Frequently Asked Questions (FAQs)
What was the Aptos vulnerability?
The vulnerability was a flaw in the Aptos Move virtual machine described by researchers as a stale-cache bug that could lead to type confusion, potentially allowing onchain authority resources to be misused.
Was the Aptos bug patched?
Yes. The vulnerability was reported on Feb. 25, and Aptos said a fix was developed, tested and deployed to mainnet within hours of discovery. No user funds were impacted.
How successful was the simulated attack?
Researchers said the simulated attack path had a near-90% success rate. They ran the path roughly 20 times and succeeded 17 or 18 times under simulated real network conditions.

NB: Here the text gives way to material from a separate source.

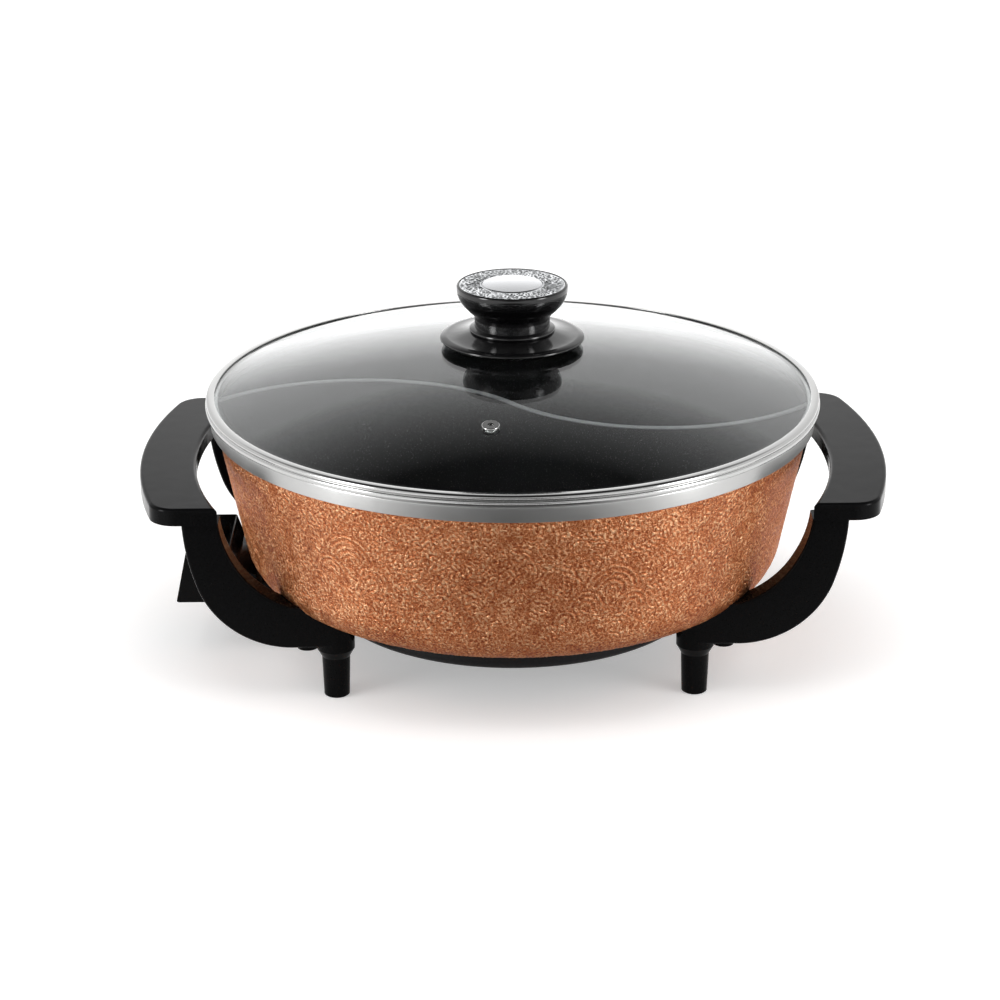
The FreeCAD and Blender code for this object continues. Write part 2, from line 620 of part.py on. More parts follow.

How much did the testing infrastructure cost?
The server setup used for the simulation cost approximately $3,000 and was designed to approximate Aptos mainnet conditions, including about 1/3 of the validator network.
Did the exploit require insider access?
Researchers said the attack path required no insider access, no special permissions, no privileged protocol access and no validator access.
How much crypto was considered at risk?
Hexens assessed broader first-order systemic risk at approximately $70 billion, including bridges, stablecoin flows, cross-chain messaging systems and centralized exchange pathways. Grego AI calculated about $250 million in Aptos-native TVL was directly at risk.
Why were stablecoins and bridges part of the concern?
Stablecoins and bridges rely on high-trust authority roles and cross-chain validation flows. If those roles or capabilities are compromised, risk can move beyond one blockchain into connected protocols and exchanges.
What did Aptos say about real-world exploitability?
Aptos said its analysis found the bug would have extremely low exploitability in real world conditions, while also confirming that the issue was patched and that no users or funds were affected.
What is the broader lesson for crypto markets?
The incident shows that blockchain risk can come from deep infrastructure layers, not only from individual smart contracts. Strong emergency response, bridge controls, exchange monitoring and rapid patching remain essential safeguards.